TASK OBJECTIVE –
Beginning with the first line of the data below, reproduce every line unchanged, ending with the line that holds "from math import".
==============================
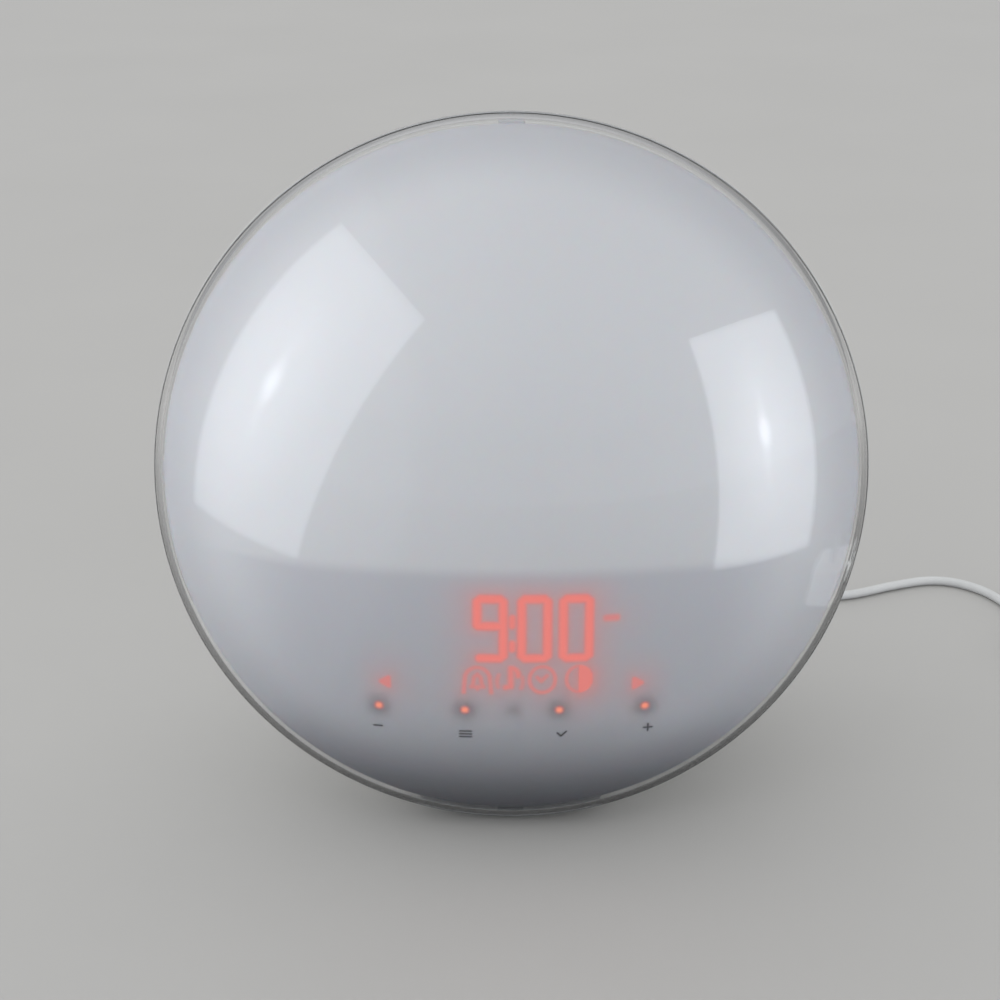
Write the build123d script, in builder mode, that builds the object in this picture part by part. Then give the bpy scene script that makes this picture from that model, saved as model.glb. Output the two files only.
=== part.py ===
from build123d import *

import os
from math import asin, cos, degrees, hypot, pi, radians, sin, sqrt, tan

# A sunrise alarm clock: a round lamp with a clear domed front over a milky diffuser, an LED
# engine, a display behind the lower part of the dome, four touch keys, and a rear housing
# with four side keys, a loudspeaker and a low-voltage supply. Millimetres and degrees.
# Origin: middle of the footprint, on the surface it stands on. +Z is up and the face looks
# along -Y. In the face frame, X runs to the right, Y up the face and W out of the face.

# ---- Driving dimensions ----
# whole lamp
lean = 12.0  # how far the face leans back
overall_depth = 112.0
rim_radius = 95.0
running_gap = 0.3  # between pieces that move past each other
seat_gap = 0.1  # between pieces that drop into each other
overcut = 1.0  # how far a cut runs on beyond the surface it opens

# clear front cover
cover_height = 42.0
cover_edge = 9.0
cover_wall = 1.8
skirt_depth = 9.0
clip_angles = (-18.0, 90.0, 180.0, 270.0)
clip_width = 7.0
clip_thickness = 1.4

# milky diffuser
air_gap = 1.5  # between the cover and the diffuser
diffuser_wall = 2.0
diffuser_skirt = 5.0

# front foot, a strip under the rim
foot_thickness = 1.0
foot_chord = 50.0
foot_front = 1.5
foot_width = 6.0

# rear housing
housing_wall = 2.4
flange_inset = 0.5  # from the diffuser's outside
flange_thickness = 2.4
lip_height = 2.5
lip_width = 2.2
dish_inset = 2.7  # from the flange's outside
dish_depth = 27.0
dish_edge = 14.0
drum_inset = 16.5  # from the dish's outside
drum_drop = 17.0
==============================
PROBLEM SOLUTION –
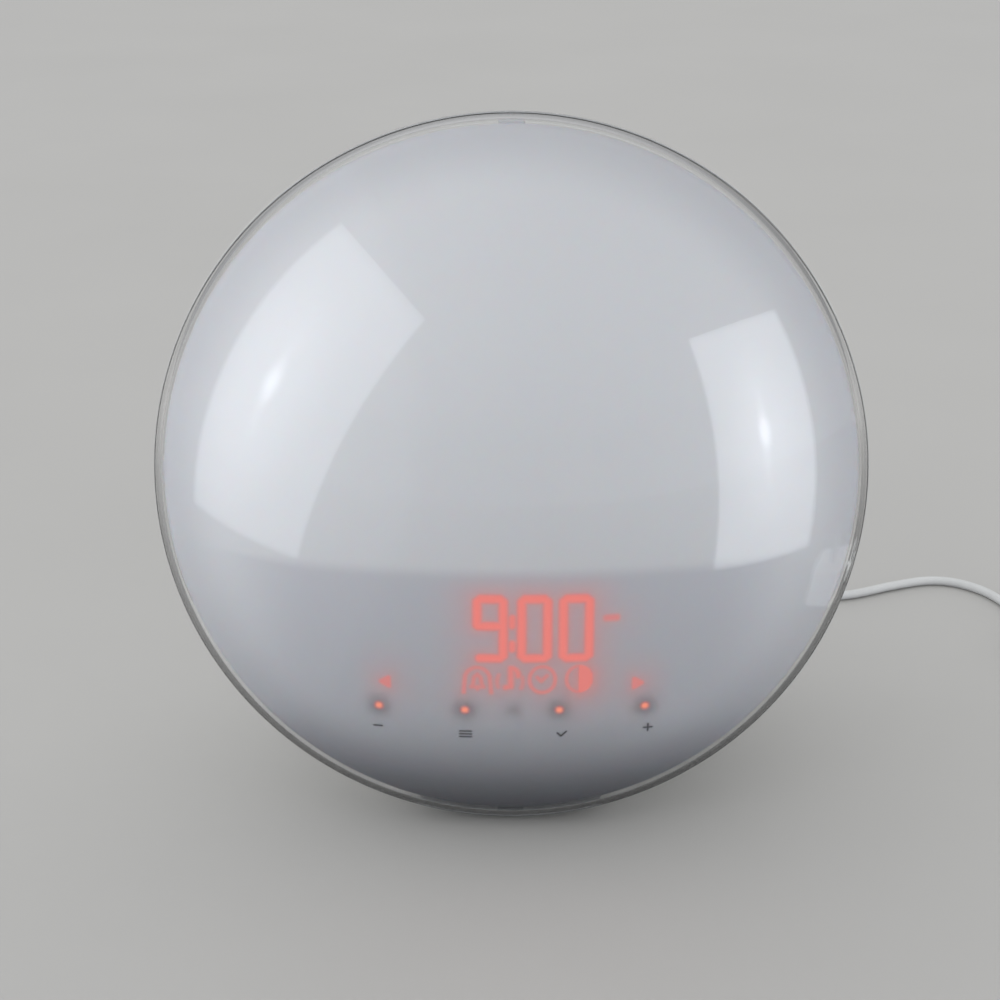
Write the build123d script, in builder mode, that builds the object in this picture part by part. Then give the bpy scene script that makes this picture from that model, saved as model.glb. Output the two files only.
=== part.py ===
from build123d import *

import os
from math import asin, cos, degrees, hypot, pi, radians, sin, sqrt, tan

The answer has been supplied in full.